Is it time for a sales and use tax check-up?

sales tax check up

 

One area of taxation that has seen significant change in the last few years is sales and use tax. Wegmann Dazet’s Allison Civello, CPA explains that due to changes to sales tax nexus, some businesses might not be paying required use taxes, or they might be paying the tax to the wrong jurisdiction, or they might be missing potential refund opportunities. She advises business owners to ask, “Is it time for a sales and use tax check-up?”

A seismic shift in this area of taxation occurred in 2018 with the South Dakota v Wayfair Supreme Court case, in which the Court held that the “physical presence” requirement for sales tax set out in previous cases was unsound. This decision, commonly known as “Wayfair”, created the opportunity for states to require the collection and remittance of sales tax on a prospective basis provided certain thresholds were met. Today, all states now have enacted laws creating nexus for the sale of tangible property into their state based upon thresholds, even if there is no physical presence in the state of the business doing the selling.

 

Background/Changes

As mentioned above, beginning in 2018 states were allowed to require that “remote sellers” register, collect, and remit taxes to their states. The general definition of a remote seller is an entity that sells tangible property, delivered via common carrier, into a state where they do not have either an office, warehouse, or consignment inventory and do not have any sales representatives (W-2 employees or 1099 reps) making sales calls into the state. As in the past, if a company has a salesperson making sales calls into a state, uses company-owned vehicles to make deliveries, or provides services (installation and/or repairs, for example) that company has always had sales tax collection requirements, because these activities create a physical presence for sales tax purposes.

 

Is your business reporting, collecting, and remitting sales tax correctly?

It is a common misconception that sales taxability is based on the laws of the business’s home state. The reality is that the taxability of the transaction is generally determined by where the sale ends, and each state has its own laws on this.  These laws include:

  • what types of buyers are exempt from paying sales tax
  • what support is needed to prove a transaction is non-taxable
  • what types of tangible goods are taxable
  • what types of “intangible” goods are taxable
  • what types of services are taxable

Determining the tax owed to each jurisdiction is not easy; there are over 13,000 different tax jurisdictions across the country (including 38 states where local sales taxes are collected), and each jurisdiction can change its rate. This is where software is important.  As electronic commerce has expanded, so has the software options that calculate and file sales tax returns.  Finding the one that works with the balance of your accounting software and is appropriate for the size of your company, with room for growth, is an important decision. Because of the many different tax jurisdictions, some businesses might not be paying required use taxes, or they might be paying the tax to the wrong jurisdiction, or they might be missing potential refund opportunities. Business owners ask yourself, “Is it time for a sales and use tax check-up?”

 

Is your business paying the correct amount of sales tax?

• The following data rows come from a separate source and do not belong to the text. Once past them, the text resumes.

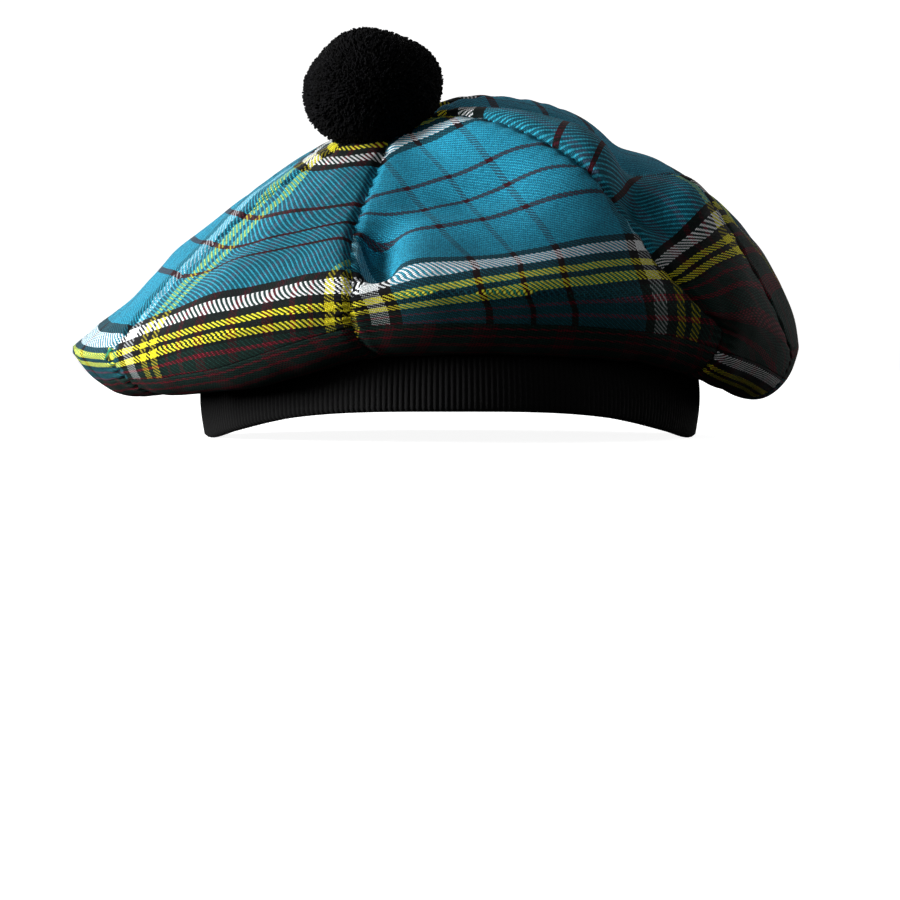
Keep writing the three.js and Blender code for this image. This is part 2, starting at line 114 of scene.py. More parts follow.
# The cut of the gores at the front. At five shares across the gore, from its left
# seam to its right one, and at each of these reaches: the warp count that lies
# there, from the middle of the blue, or of the dark in every other gore, and then
# the weft count, from the middle of the blue.
LIE_ACROSS = np.array([-1, -0.5, 0, 0.5, 1])
LIE_DOWN = np.array(
    [0, .12, .24, .34, .42, .48, .54, .6, .66, .73, .8, .84, .88, .92, .96, 1.01, 1.06, 1.12,
     1.2, 1.4])
LIE = {
    0: ([
        (-27.9, -25.1, -22.9, -21.4, -20.2),
        (-37.3, -32.4, -27.1, -21.5, -15.8),
        (-47.4, -40.4, -31.3, -20.7, -9.8),
        (-55, -47.6, -34.9, -19.8, -4.1),
        (-59.7, -51.5, -36.9, -18.3, 1.6),
        (-62.6, -53, -37.5, -15.9, 7.7),
        (-65.9, -54.6, -37.1, -11.5, 16.2),
        (-68.6, -54.4, -34.1, -5, 26.9),
        (-69.7, -53.7, -29.9, 3.1, 39.5),
        (-72.2, -52.3, -24.6, 11.9, 52.8),
        (-76.3, -50.9, -19.8, 18.8, 62.1),
        (-80.3, -50.9, -17.1, 21.6, 62),
        (-83.8, -51.4, -16, 22.4, 60.3),
        (-87, -52.5, -16.1, 22.1, 60.3),
        (-89.4, -54, -17.2, 21.2, 60.1),
        (-90.9, -55.2, -18.1, 20.6, 59.4),
        (-90.7, -54.6, -17.6, 20.7, 59),
        (-89.4, -53.3, -16.4, 21.6, 59.9),
        (-87.2, -51.5, -14.9, 22.6, 59.4),
        (-82.1, -47.9, -13.4, 21.7, 55.5),
    ], [
        (-127.4, -123, -118.3, -112.7, -106.3),
        (-102.8, -100.3, -96.6, -91.7, -85.9),
        (-76.4, -75.6, -72.7, -68.4, -64.2),
        (-52.2, -52.8, -51.3, -48.1, -44.8),
        (-31.6, -34.6, -34.9, -31.6, -27.9),
        (-15.2, -21.5, -24.3, -19.7, -12.7),
        (0.6, -8, -12.4, -5.5, 4.2),
        (13.5, 6.2, 2.7, 15.6, 19.5),
        (26.9, 21.9, 25.3, 35.5, 35),
        (44.2, 43.7, 47.3, 52.1, 53.1),
        (60, 62.1, 64.4, 65.8, 66.4),
        (66.9, 70.1, 71.2, 70.5, 69.4),
        (72.2, 76.3, 77.3, 74.7, 71.7),
        (76.3, 81.2, 83.2, 80.1, 74.8),
        (80, 85.8, 88.7, 84.8, 78.1),
        (84.8, 91.6, 95.4, 90.2, 82.4),
        (90.8, 97, 101.1, 95.4, 86.6),
        (100, 103.9, 105.4, 100.5, 91.9),
        (111.7, 112.1, 111, 107, 100.6),
        (135.8, 132.5, 129, 125.6, 121.8),
    ]),
    1: ([
        (-3.6, -2.6, -1.6, -0.5, 0.5),
        (-13.8, -7.5, -1.3, 6.2, 13.9),
        (-25.9, -13.2, -1, 14.2, 29.8),
        (-36.5, -18.3, -0.9, 19.6, 40.6),
        (-46, -23.2, -1.3, 23.7, 48.7),
        (-53.9, -27.6, -1.9, 26.2, 54.1),
        (-63.1, -30.9, -1.4, 28.8, 58.6),
        (-71.7, -33, -0.4, 31.2, 62.3),
        (-77.9, -35.6, -0.2, 33.3, 65.9),
        (-81.6, -39, -0.8, 35.3, 70.4),
        (-83.5, -40.9, -1.3, 37.3, 74),
        (-82.4, -40.8, -1, 39.2, 77),
        (-80.9, -39.6, 1.2, 41.8, 80.1),
        (-80.7, -38.3, 4.8, 46.8, 85),
        (-81.1, -36.1, 10.3, 53.6, 91.3),
        (-82.8, -34, 15.9, 61.5, 101.3),
        (-84.8, -33.3, 19.1, 67.1, 109.8),
        (-85.7, -33.8, 19, 68.1, 111.8),
        (-85.7, -34.2, 18.2, 67.3, 111.6),
        (-81.3, -32.8, 15.4, 63, 109.2),
    ], [
        (-99.7, -98.6, -99.3, -105.5, -115.3),
        (-82.7, -76.6, -75.7, -84.9, -99.9),
        (-63.3, -54.2, -53.3, -64, -81.1),
        (-42.2, -33.3, -32, -42.3, -59.4),
        (-23.2, -15.5, -13.1, -21.9, -39.7),
        (-4.6, -2.4, 0.3, -6.9, -26.3),
        (14.9, 10.9, 11.2, 4.7, -13.3),
        (29.2, 22.5, 21.9, 16.2, 0),
        (41.8, 35.5, 33.5, 27.8, 15.7),
        (57, 54.1, 51.9, 46.5, 37.5),
        (69, 68.8, 69.3, 65.6, 58.2),
        (71, 72.8, 76.2, 75.5, 69.8),
        (71.6, 76.1, 82.5, 84.3, 81.6),
        (73.3, 81.1, 88.3, 92.1, 92.4),
        (76.3, 85.5, 93.7, 98.2, 101.1),
        (81.8, 90.9, 99.2, 104.5, 108.5),
        (88, 97.1, 104.8, 109.5, 113.8),
        (97.3, 106.1, 111.9, 114.8, 118.6),
        (110.2, 116.6, 120.4, 122.5, 125),
        (135.7, 138.8, 141, 142.5, 143.7),
    ]),
    2: ([
        (-9.7, -8.3, -7, -5.7, -4.4),
        (-10.6, -6.9, -3.5, 0, 3.4),
        (-12.3, -6, 0.1, 6.1, 12.3),
        (-13, -4.4, 3.9, 12.2, 20.6),
        (-12.1, -2, 7.9, 17.9, 28.1),
        (-9.6, 1.4, 12.2, 23.3, 34.7),
        (-6.3, 5.3, 16.9, 29.5, 40.8),
        (-3.1, 8.9, 21.8, 33.2, 44.2),
        (1.6, 15, 27, 40.2, 53.5),
        (1.7, 16.8, 32.2, 46.2, 58.4),
        (5.1, 20.2, 36.5, 49.4, 57.9),
        (8, 22.8, 38, 49.7, 53.2),
        (7.7, 22.1, 35.6, 44.8, 47),
        (5.7, 19.2, 31.6, 40.4, 45.2),
        (2.3, 15, 27.3, 38, 46.2),
        (-2.4, 10, 23, 36.1, 47),
        (-8, 4.8, 18.5, 32.8, 46.5),
        (-15.2, -0.9, 14, 29.6, 45.3),
        (-22.8, -6.8, 9.5, 26.5, 43.7),
        (-29.5, -12.3, 5, 22.8, 40.9),
    ], [
        (-112.5, -112.3, -112, -111.7, -111.5),
        (-93.7, -92.3, -90.8, -89.3, -87.7),
        (-73.2, -70.6, -67.9, -65.1, -62.2),
        (-54.3, -50.5, -46.6, -42.5, -38.4),
        (-38.8, -33.8, -28.7, -23.4, -18.3),
        (-27.5, -21.1, -14.7, -8.5, -3),
        (-15.4, -7.8, -0.2, 6.4, 11.9),
        (-2.8, 5.7, 14.4, 20.6, 26.2),
        (11.5, 20.2, 29, 35.6, 41.8),
        (29.8, 38.4, 47.1, 54.9, 61.6),
        (46.2, 55.1, 64.3, 73.4, 80.3),
        (55.2, 65.5, 75.1, 85.3, 92.6),
        (66.6, 79.4, 90.6, 98.4, 104),
        (82.4, 95.9, 106.2, 110.2, 112.6),
        (104.8, 112.4, 119, 119.5, 119),
        (125.7, 126.7, 127.9, 126.7, 124.5),
        (140.6, 137.7, 134.8, 131.6, 128),
        (153, 147.2, 141.6, 136.2, 130.9),
        (165.2, 157.2, 149.4, 141.9, 134.6),
        (189.1, 179, 169.2, 159.6, 150.4),
    ]),
    7: ([
        (38.1, 55.8, 74, 93.8, 115.8),
        (30.4, 51.6, 71.9, 89.7, 106),
        (20.4, 45.6, 69.4, 86.7, 97.1),
        (10.6, 38, 64.2, 81.9, 89.8),
        (1.1, 28.6, 53.9, 72.9, 85),
        (-8.1, 18.4, 42.9, 64.3, 81.4),
        (-18.4, 7.7, 32.7, 56.7, 78.5),
        (-29.1, -2.5, 23.8, 50, 75.6),
        (-39.4, -11.6, 16.1, 44.5, 73.6),
        (-49.1, -19.8, 9.8, 40.2, 71.4),
        (-57.1, -26.4, 4.6, 36.2, 68.1),
        (-61.8, -30.8, 0.5, 32, 63.7),
        (-65.3, -34.1, -2.9, 28.6, 60.1),
        (-67.7, -36.5, -5.3, 25.9, 57),
        (-69.3, -38.1, -6.9, 24, 54.6),
        (-70.3, -39, -7.7, 23.2, 53.4),
        (-70, -38.8, -7.8, 22.9, 53.2),
        (-69.9, -38.5, -7.3, 23.8, 54.5),
        (-69.8, -38.1, -6.5, 25.6, 57.4),
        (-68.6, -37.1, -5.5, 27.3, 61.4),
    ], [
        (-115.5, -118.9, -122.1, -124.8, -127.4),
        (-92.2, -95.3, -98.5, -101.1, -102.8),
        (-67.2, -70, -72.9, -75.4, -76.5),
        (-43.9, -46.2, -48.4, -50.3, -52),
        (-24.3, -26, -27.5, -28.6, -30.7),
        (-9.2, -10.4, -11.6, -12.9, -14.7),
        (5.7, 4.8, 3.6, 1.7, 0.5),
        (20.3, 19.4, 18.3, 16.7, 13.6),
        (35.6, 34.4, 33.1, 31.1, 27.2),
        (54.2, 52.5, 50.7, 48.2, 44.5),
        (70.1, 67.6, 65.1, 62.7, 60.1),
        (76.8, 73.3, 70.1, 67.7, 66.7),
        (82.5, 78.2, 74.2, 71.4, 71.7),
        (87.4, 82.7, 78.1, 74.7, 75.7),
        (92.5, 87.7, 83.2, 80, 79.6),
        (98.9, 94.5, 90.3, 86.7, 84.5),
        (105.1, 101.3, 97.7, 94, 90.8),
        (112, 109, 106, 102.9, 100),
        (120.3, 118.1, 115.9, 113.7, 111.6),
        (140.9, 139.5, 138.1, 136.9, 135.8),
    ]),
}
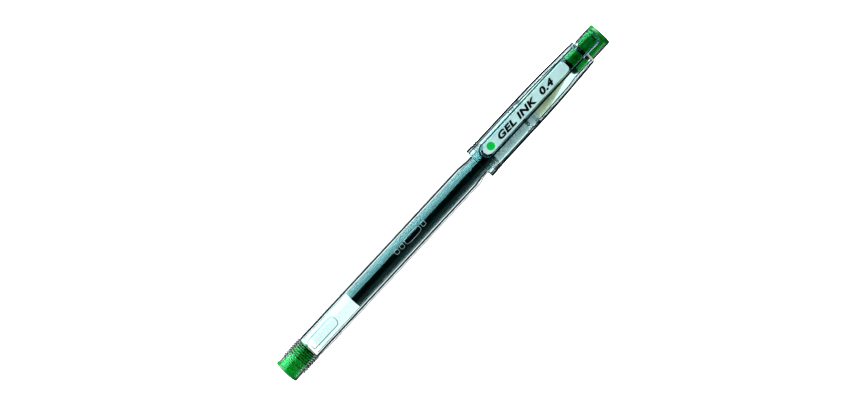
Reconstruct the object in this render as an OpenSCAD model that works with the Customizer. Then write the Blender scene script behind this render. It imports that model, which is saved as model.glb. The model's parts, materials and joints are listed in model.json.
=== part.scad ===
// Capped gel pen with a needle point: a clear barrel with a refill inside, and a clear cap with a clip.
// The pen lies along X, tail end at -X, clip up. Its axis is axis_h above the lowest line of the cap.
// Every station is a distance from the tail end, in millimetres.

/* [Pen] */
// Length with the cap on
pen_length = 140; // [139:0.5:142]
// Outer diameter of the barrel
barrel_d = 8.75; // [8.7:0.05:8.9]
// Bore of the barrel behind the neck
barrel_bore_d = 7.2; // [7.1:0.05:7.3]
// Height of the posting ribs at the tail
posting_rib_h = 0.3; // [0.1:0.05:0.4]
// Number of posting ribs at the tail
posting_ribs = 8; // [4:1:8]

/* [Cap] */
// Length of the cap with its green end
cap_length = 53.8; // [53.6:0.1:54.2]
// Diameter of the band at the mouth of the cap
cap_d = 11; // [10.9:0.05:11.2]
// Bore at the mouth of the cap
cap_bore_d = 9; // [8.9:0.05:9.1]
// Diameter of the narrow tube at the end of the cap
cap_end_d = 7.8; // [7.7:0.05:7.9]
// Diameter of the inner cap where it sits in that tube
inner_cap_d = 6.8; // [6.6:0.05:6.85]

/* [Clip] */
// Length of the clip with its root
clip_length = 50.5; // [50:0.1:51]
// Width of the clip
clip_w = 5.2; // [5:0.1:5.4]
// Thickness of the clip
clip_t = 1.6; // [1.5:0.05:1.7]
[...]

Your business is generally supposed to collect and remit sales tax on your sales. Your business is also supposed to pay sales tax on items that are used (i.e., not part of something that is later resold). While many vendors have started collecting sales tax since the Wayfair decision, there are still instances when they may not have met the threshold requirements for the location where the item is shipped. This means the company owes “use tax,” a self-assessed equivalent to sales tax. Use tax may also be due on items that are used in various jurisdictions as an item is moved and literally used.  The construction industry has the largest exposure for this when tools and machinery are moved and used in various locations; machine leasing can also be an area of exposure.

Even if there is sales tax on an invoice, confirmation that it is the correct rate is needed. Depending on the purchase, the rate that should be charged may be less than standard retail, or the transaction may be exempt completely.

 

Other sales and use tax related issues

Registration

Because of the changes caused by Wayfair and the fluidity of sales tax nexus, whether you should be registered to collect and remit sales tax needs to be reviewed regularly.  The filing threshold for most states is $100,000 delivered to that state during a year. For some states that threshold amount is calculated using the prior calendar year, in other states it is a rolling 12 months, and for other states that threshold is based on rolling quarters.

 

Exemptions

As a rule, all transactions are taxable “unless,” with that “unless” changing from state to state. As an example, in many states non-profits are not exempt from paying sales tax on items they use. For invoices that do not include sales tax, the most common support is an exemption certificate issued by the state for the goods/services being delivered. There is software, or modules within sales tax calculation software that will help track this information. Regardless or because of potential exemptions, you might find you’re not paying required use taxes, or you might be paying the tax to the wrong jurisdiction, or you might be missing potential refund opportunities.